Exercise prompt:
The data must be returned in full and exactly as given.

[begin Supplied material]

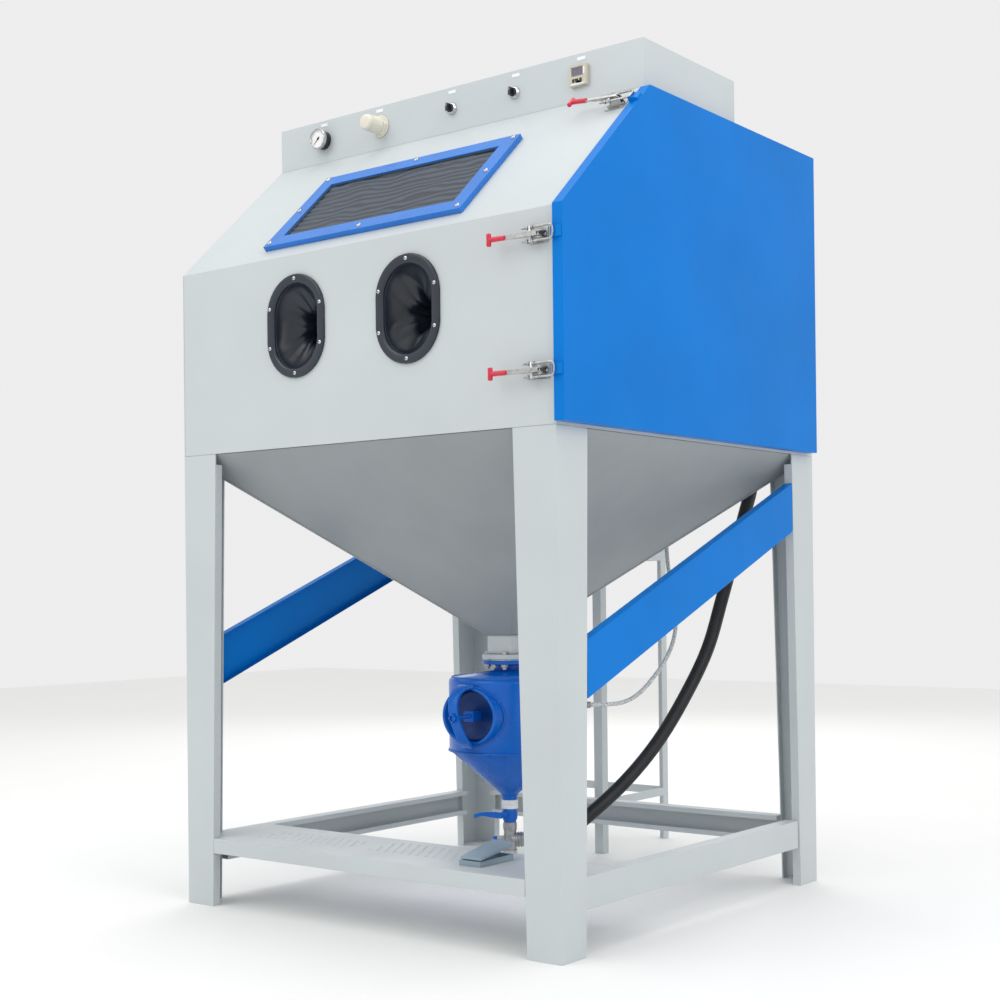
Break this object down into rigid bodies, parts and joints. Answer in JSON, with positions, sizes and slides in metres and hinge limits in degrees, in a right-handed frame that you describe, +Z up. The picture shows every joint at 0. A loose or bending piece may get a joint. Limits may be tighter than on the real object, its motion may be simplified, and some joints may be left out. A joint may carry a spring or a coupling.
{
  "type": "sandblast cabinet",
  "caption": "Free-standing pressure-pot sandblast cabinet with sloping window, glove ports, hinged side door, hopper, foot pedal and rear dust collector.",
  "frame": {"origin": "on the floor, under the middle of the machine's bounding box (hoses left out)", "axes": "+X towards the door side, +Y from the operator to the back, +Z up"},
  "size_m": [1.23, 1.6396, 2.097],
  "materials": {
    "grey_paint": "semi-gloss light grey paint",
    "hopper_paint": "semi-gloss grey paint",
    "blue_paint": "gloss blue paint",
    "pot_blue": "gloss blue paint over welded steel",
    "zinc": "bright zinc plate",
    "steel": "bare steel",
    "black_plastic": "black moulded plastic",
    "black_rubber": "matt black rubber",
    "cream_plastic": "cream moulded plastic",
    "timer_plastic": "beige moulded plastic",
    "window_glass": "toughened glass with a protective film",
    "pedal_plastic": "blue-grey moulded plastic",
    "white_plastic": "white diffuser",
    "clear_hose": "clear hose with woven reinforcement"
  },
  "bodies": {
    "cabinet": {"leg_front_left": "grey_paint", "leg_rear_left": "grey_paint", "leg_front_right": "grey_paint", "leg_rear_right": "grey_paint", "base_platform": "grey_paint", "rear_rail": "grey_paint", "brace_right": "blue_paint", "brace_left": "blue_paint", "front_panel": "grey_paint", "left_panel": "grey_paint", "rear_shell": "grey_paint", "door_seal": "black_rubber", "control_box": "grey_paint", "hopper": "hopper_paint", "hopper_neck": "hopper_paint", "flange_gasket": "zinc", "door_hinges": "steel", "latch_base_1": "zinc", "latch_base_2": "zinc", "latch_base_3": "zinc", "window_frame": "blue_paint", "window_glass": "window_glass", "port_frame_left": "black_plastic", "glove_left": "black_rubber", "port_frame_right": "black_plastic", "glove_right": "black_rubber", "gauge_case": "black_plastic", "regulator_body": "cream_plastic", "timer_case": "timer_plastic", "pot_shell": "pot_blue", "hand_hole_cover": "pot_blue", "hand_hole_yoke": "pot_blue", "grit_valve": "pot_blue", "mixing_tee": "zinc", "pedal_base": "pedal_plastic", "blast_hose": "black_rubber", "air_hose": "clear_hose", "work_grate": "steel", "blast_gun": "steel", "cabinet_lamp": "white_plastic", "collector_stand": "grey_paint", "collector_housing": "grey_paint"},
    "door": {"door": "blue_paint"},
    "gauge_needle": {"gauge_needle": "black_plastic"},
    "regulator_knob": {"regulator_knob": "cream_plastic"},
    "switch_knob_1": {"switch_knob_1": "black_plastic"},
    "switch_knob_2": {"switch_knob_2": "black_plastic"},
    "pedal_treadle": {"pedal_treadle": "pedal_plastic"},
    "grit_valve_lever": {"grit_valve_lever": "pot_blue"},
    "hand_hole_nut": {"hand_hole_nut": "pot_blue"},
    "popup_valve": {"popup_valve": "black_rubber"},
    "timer_key_1": {"timer_key_1": "black_plastic"},
    "timer_key_2": {"timer_key_2": "black_plastic"},
    "timer_key_3": {"timer_key_3": "black_plastic"},
    "latch_lever_1": {"latch_lever_1": "zinc"},
    "latch_hook_1": {"latch_hook_1": "zinc"},
    "latch_lever_2": {"latch_lever_2": "zinc"},
    "latch_hook_2": {"latch_hook_2": "zinc"},
    "latch_lever_3": {"latch_lever_3": "zinc"},
    "latch_hook_3": {"latch_hook_3": "zinc"}
  },
  "joints": [
    {"name": "door_swing", "type": "hinge", "parent": "cabinet", "child": "door", "pos_m": [0.598, 0.40575, 1.57], "axis": [0, 0, 1], "range_deg": [0, 110]},
    {"name": "latch_1_lever", "type": "hinge", "parent": "cabinet", "child": "latch_lever_1", "pos_m": [0.555, -0.48328, 1.94257], "axis": [0, 0.7278, 0.6858], "range_deg": [0, 100]},
    {"name": "latch_1_hook", "type": "hinge", "parent": "latch_lever_1", "child": "latch_hook_1", "pos_m": [0.537, -0.48603, 1.94548], "axis": [0, 0.7278, 0.6858], "range_deg": [-100, 0]},
    {"name": "latch_2_lever", "type": "hinge", "parent": "cabinet", "child": "latch_lever_2", "pos_m": [0.555, -0.79825, 1.576], "axis": [0, 0, 1], "range_deg": [0, 100]},
    {"name": "latch_2_hook", "type": "hinge", "parent": "latch_lever_2", "child": "latch_hook_2", "pos_m": [0.537, -0.80225, 1.576], "axis": [0, 0, 1], "range_deg": [-100, 0]},
    {"name": "latch_3_lever", "type": "hinge", "parent": "cabinet", "child": "latch_lever_3", "pos_m": [0.555, -0.79825, 1.282], "axis": [0, 0, 1], "range_deg": [0, 100]},
    {"name": "latch_3_hook", "type": "hinge", "parent": "latch_lever_3", "child": "latch_hook_3", "pos_m": [0.537, -0.80225, 1.282], "axis": [0, 0, 1], "range_deg": [-100, 0]},
    {"name": "gauge_sweep", "type": "hinge", "parent": "cabinet", "child": "gauge_needle", "pos_m": [-0.448, -0.44325, 2.041], "axis": [0, 1, 0], "range_deg": [0, 270], "stiffness_Nm_per_rad": 0.0002},
    {"name": "regulator_turn", "type": "hinge", "parent": "cabinet", "child": "regulator_knob", "pos_m": [-0.241, -0.45025, 2.041], "axis": [0, 1, 0], "range_deg": [0, 720]},
    {"name": "switch_1_turn", "type": "hinge", "parent": "cabinet", "child": "switch_knob_1", "pos_m": [0.005, -0.43025, 2.041], "axis": [0, 1, 0], "range_deg": [0, 90]},
    {"name": "switch_2_turn", "type": "hinge", "parent": "cabinet", "child": "switch_knob_2", "pos_m": [0.207, -0.43025, 2.041], "axis": [0, 1, 0], "range_deg": [0, 90]},
    {"name": "timer_key_1_press", "type": "slide", "parent": "cabinet", "child": "timer_key_1", "axis": [0, 1, 0], "range_m": [0, 0.001], "stiffness_N_per_m": 150},
    {"name": "timer_key_2_press", "type": "slide", "parent": "cabinet", "child": "timer_key_2", "axis": [0, 1, 0], "range_m": [0, 0.001], "stiffness_N_per_m": 150},
    {"name": "timer_key_3_press", "type": "slide", "parent": "cabinet", "child": "timer_key_3", "axis": [0, 1, 0], "range_m": [0, 0.001], "stiffness_N_per_m": 150},
    {"name": "pedal_press", "type": "hinge", "parent": "cabinet", "child": "pedal_treadle", "pos_m": [0.285, -0.71625, 0.192], "axis": [-1, 0, 0], "range_deg": [0, 6], "stiffness_Nm_per_rad": 4, "springref_deg": -5.73},
    {"name": "grit_valve_turn", "type": "hinge", "parent": "cabinet", "child": "grit_valve_lever", "pos_m": [-0.015, -0.22725, 0.208], "axis": [0, -1, 0], "range_deg": [0, 90]},
    {"name": "hand_hole_nut_turn", "type": "hinge", "parent": "cabinet", "child": "hand_hole_nut", "pos_m": [-0.015, -0.40025, 0.48], "axis": [0, -1, 0], "range_deg": [0, 720]},
    {"name": "popup_valve_lift", "type": "slide", "parent": "cabinet", "child": "popup_valve", "axis": [0, 0, 1], "range_m": [0, 0.02]}
  ],
  "couplings": [
    {"joint": "latch_1_hook", "follows": "latch_1_lever", "ratio": -1},
    {"joint": "latch_2_hook", "follows": "latch_2_lever", "ratio": -1},
    {"joint": "latch_3_hook", "follows": "latch_3_lever", "ratio": -1}
  ]
}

[end Supplied material]

Full answer:
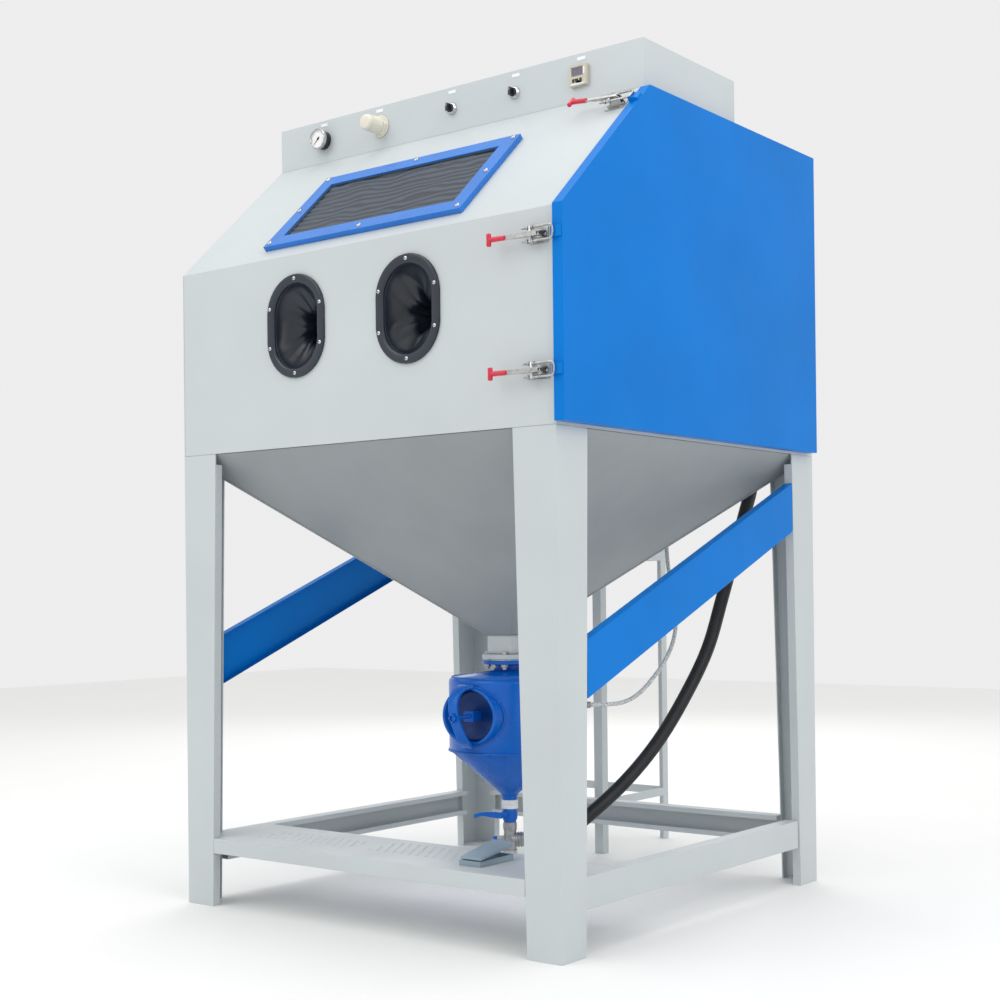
Break this object down into rigid bodies, parts and joints. Answer in JSON, with positions, sizes and slides in metres and hinge limits in degrees, in a right-handed frame that you describe, +Z up. The picture shows every joint at 0. A loose or bending piece may get a joint. Limits may be tighter than on the real object, its motion may be simplified, and some joints may be left out. A joint may carry a spring or a coupling.
{
  "type": "sandblast cabinet",
  "caption": "Free-standing pressure-pot sandblast cabinet with sloping window, glove ports, hinged side door, hopper, foot pedal and rear dust collector.",
  "frame": {"origin": "on the floor, under the middle of the machine's bounding box (hoses left out)", "axes": "+X towards the door side, +Y from the operator to the back, +Z up"},
  "size_m": [1.23, 1.6396, 2.097],
  "materials": {
    "grey_paint": "semi-gloss light grey paint",
    "hopper_paint": "semi-gloss grey paint",
    "blue_paint": "gloss blue paint",
    "pot_blue": "gloss blue paint over welded steel",
    "zinc": "bright zinc plate",
    "steel": "bare steel",
    "black_plastic": "black moulded plastic",
    "black_rubber": "matt black rubber",
    "cream_plastic": "cream moulded plastic",
    "timer_plastic": "beige moulded plastic",
    "window_glass": "toughened glass with a protective film",
    "pedal_plastic": "blue-grey moulded plastic",
    "white_plastic": "white diffuser",
    "clear_hose": "clear hose with woven reinforcement"
  },
  "bodies": {
    "cabinet": {"leg_front_left": "grey_paint", "leg_rear_left": "grey_paint", "leg_front_right": "grey_paint", "leg_rear_right": "grey_paint", "base_platform": "grey_paint", "rear_rail": "grey_paint", "brace_right": "blue_paint", "brace_left": "blue_paint", "front_panel": "grey_paint", "left_panel": "grey_paint", "rear_shell": "grey_paint", "door_seal": "black_rubber", "control_box": "grey_paint", "hopper": "hopper_paint", "hopper_neck": "hopper_paint", "flange_gasket": "zinc", "door_hinges": "steel", "latch_base_1": "zinc", "latch_base_2": "zinc", "latch_base_3": "zinc", "window_frame": "blue_paint", "window_glass": "window_glass", "port_frame_left": "black_plastic", "glove_left": "black_rubber", "port_frame_right": "black_plastic", "glove_right": "black_rubber", "gauge_case": "black_plastic", "regulator_body": "cream_plastic", "timer_case": "timer_plastic", "pot_shell": "pot_blue", "hand_hole_cover": "pot_blue", "hand_hole_yoke": "pot_blue", "grit_valve": "pot_blue", "mixing_tee": "zinc", "pedal_base": "pedal_plastic", "blast_hose": "black_rubber", "air_hose": "clear_hose", "work_grate": "steel", "blast_gun": "steel", "cabinet_lamp": "white_plastic", "collector_stand": "grey_paint", "collector_housing": "grey_paint"},
    "door": {"door": "blue_paint"},
    "gauge_needle": {"gauge_needle": "black_plastic"},
    "regulator_knob": {"regulator_knob": "cream_plastic"},
    "switch_knob_1": {"switch_knob_1": "black_plastic"},
    "switch_knob_2": {"switch_knob_2": "black_plastic"},
    "pedal_treadle": {"pedal_treadle": "pedal_plastic"},
    "grit_valve_lever": {"grit_valve_lever": "pot_blue"},
    "hand_hole_nut": {"hand_hole_nut": "pot_blue"},
    "popup_valve": {"popup_valve": "black_rubber"},
    "timer_key_1": {"timer_key_1": "black_plastic"},
    "timer_key_2": {"timer_key_2": "black_plastic"},
    "timer_key_3": {"timer_key_3": "black_plastic"},
    "latch_lever_1": {"latch_lever_1": "zinc"},
    "latch_hook_1": {"latch_hook_1": "zinc"},
    "latch_lever_2": {"latch_lever_2": "zinc"},
    "latch_hook_2": {"latch_hook_2": "zinc"},
    "latch_lever_3": {"latch_lever_3": "zinc"},
    "latch_hook_3": {"latch_hook_3": "zinc"}
  },
  "joints": [
    {"name": "door_swing", "type": "hinge", "parent": "cabinet", "child": "door", "pos_m": [0.598, 0.40575, 1.57], "axis": [0, 0, 1], "range_deg": [0, 110]},
    {"name": "latch_1_lever", "type": "hinge", "parent": "cabinet", "child": "latch_lever_1", "pos_m": [0.555, -0.48328, 1.94257], "axis": [0, 0.7278, 0.6858], "range_deg": [0, 100]},
    {"name": "latch_1_hook", "type": "hinge", "parent": "latch_lever_1", "child": "latch_hook_1", "pos_m": [0.537, -0.48603, 1.94548], "axis": [0, 0.7278, 0.6858], "range_deg": [-100, 0]},
    {"name": "latch_2_lever", "type": "hinge", "parent": "cabinet", "child": "latch_lever_2", "pos_m": [0.555, -0.79825, 1.576], "axis": [0, 0, 1], "range_deg": [0, 100]},
    {"name": "latch_2_hook", "type": "hinge", "parent": "latch_lever_2", "child": "latch_hook_2", "pos_m": [0.537, -0.80225, 1.576], "axis": [0, 0, 1], "range_deg": [-100, 0]},
    {"name": "latch_3_lever", "type": "hinge", "parent": "cabinet", "child": "latch_lever_3", "pos_m": [0.555, -0.79825, 1.282], "axis": [0, 0, 1], "range_deg": [0, 100]},
    {"name": "latch_3_hook", "type": "hinge", "parent": "latch_lever_3", "child": "latch_hook_3", "pos_m": [0.537, -0.80225, 1.282], "axis": [0, 0, 1], "range_deg": [-100, 0]},
    {"name": "gauge_sweep", "type": "hinge", "parent": "cabinet", "child": "gauge_needle", "pos_m": [-0.448, -0.44325, 2.041], "axis": [0, 1, 0], "range_deg": [0, 270], "stiffness_Nm_per_rad": 0.0002},
    {"name": "regulator_turn", "type": "hinge", "parent": "cabinet", "child": "regulator_knob", "pos_m": [-0.241, -0.45025, 2.041], "axis": [0, 1, 0], "range_deg": [0, 720]},
    {"name": "switch_1_turn", "type": "hinge", "parent": "cabinet", "child": "switch_knob_1", "pos_m": [0.005, -0.43025, 2.041], "axis": [0, 1, 0], "range_deg": [0, 90]},
    {"name": "switch_2_turn", "type": "hinge", "parent": "cabinet", "child": "switch_knob_2", "pos_m": [0.207, -0.43025, 2.041], "axis": [0, 1, 0], "range_deg": [0, 90]},
    {"name": "timer_key_1_press", "type": "slide", "parent": "cabinet", "child": "timer_key_1", "axis": [0, 1, 0], "range_m": [0, 0.001], "stiffness_N_per_m": 150},
    {"name": "timer_key_2_press", "type": "slide", "parent": "cabinet", "child": "timer_key_2", "axis": [0, 1, 0], "range_m": [0, 0.001], "stiffness_N_per_m": 150},
    {"name": "timer_key_3_press", "type": "slide", "parent": "cabinet", "child": "timer_key_3", "axis": [0, 1, 0], "range_m": [0, 0.001], "stiffness_N_per_m": 150},
    {"name": "pedal_press", "type": "hinge", "parent": "cabinet", "child": "pedal_treadle", "pos_m": [0.285, -0.71625, 0.192], "axis": [-1, 0, 0], "range_deg": [0, 6], "stiffness_Nm_per_rad": 4, "springref_deg": -5.73},
    {"name": "grit_valve_turn", "type": "hinge", "parent": "cabinet", "child": "grit_valve_lever", "pos_m": [-0.015, -0.22725, 0.208], "axis": [0, -1, 0], "range_deg": [0, 90]},
    {"name": "hand_hole_nut_turn", "type": "hinge", "parent": "cabinet", "child": "hand_hole_nut", "pos_m": [-0.015, -0.40025, 0.48], "axis": [0, -1, 0], "range_deg": [0, 720]},
    {"name": "popup_valve_lift", "type": "slide", "parent": "cabinet", "child": "popup_valve", "axis": [0, 0, 1], "range_m": [0, 0.02]}
  ],
  "couplings": [
    {"joint": "latch_1_hook", "follows": "latch_1_lever", "ratio": -1},
    {"joint": "latch_2_hook", "follows": "latch_2_lever", "ratio": -1},
    {"joint": "latch_3_hook", "follows": "latch_3_lever", "ratio": -1}
  ]
}